While nothing has officially been announced, Bloomberg Law reports that the government of Hainan is in talks to take control of Hainan Airlines parent company HNA Group, as the company is unable to meet their financial obligations.

What does this mean for Hainan Airlines?

The implications of this for Hainan Airlines remain to be seen, other than that it’s unlikely to be business as usual. Presumably there are a few ways this could play out:

  • Hainan Airlines could just be liquidated
  • The government could try to sell off Hainan Airlines to other investors
  • The government could simply merge Hainan Airlines into one of the state-owned airlines

On Weibo, rumor has it that Air China may be taking over Hainan Airlines, though it’s anyone’s guess if that will happen. Both Air China and Hainan Airlines operate most long haul flights out of Beijing, so in a way that’s a logical fit.

What we don’t know is what a takeover of Hainan by Air China would actually look like. Would Air China take over Hainan Airlines’ planes and staff, or would they essentially just shut down Hainan Airlines and eliminate a competitor?

Air China may take over Hainan Airlines

Others suggest that China Eastern or China Southern could take over the airline. At this point it’s all speculation.

This could also impact Hong Kong Airlines

Hong Kong Airlines is also owned by HNA Group. This airline has been on the brink of liquidation for quite a while now. The airline received a last minute cash injection to stay in business, but still doesn’t have a long term plan.

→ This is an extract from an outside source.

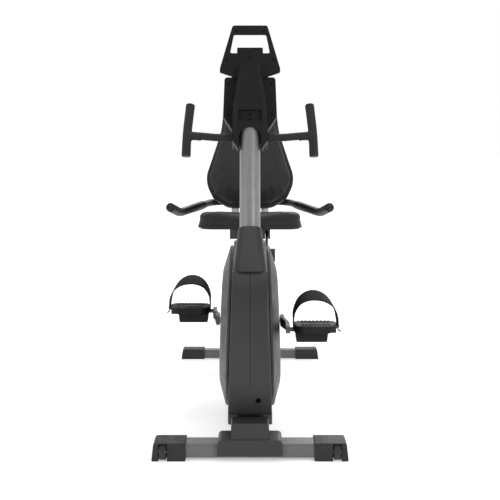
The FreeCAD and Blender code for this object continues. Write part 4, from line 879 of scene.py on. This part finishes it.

I’d imagine a government takeover of HNA Group could spell the end of Hong Kong Airlines as well…

Hong Kong Airlines A350

Bottom line

While nothing is official as of now, there are reliable sources that suggest an announcement of a government takeover of HNA Group is imminent. We’ll have to see what that means for Hainan Airlines, though I have to imagine it’s not good.

Hainan Airlines ceasing to exist would be a real shame for consumers (and also another loss for Alaska Mileage Plan miles).

(Tip of the hat to @kiraasuka)

Comments
  1. Communists-run airlines have been renowned for poor service, even in business class as I personally painfully experienced. I wonder if Hainan would deteriorate to become just another Shanghai airlines.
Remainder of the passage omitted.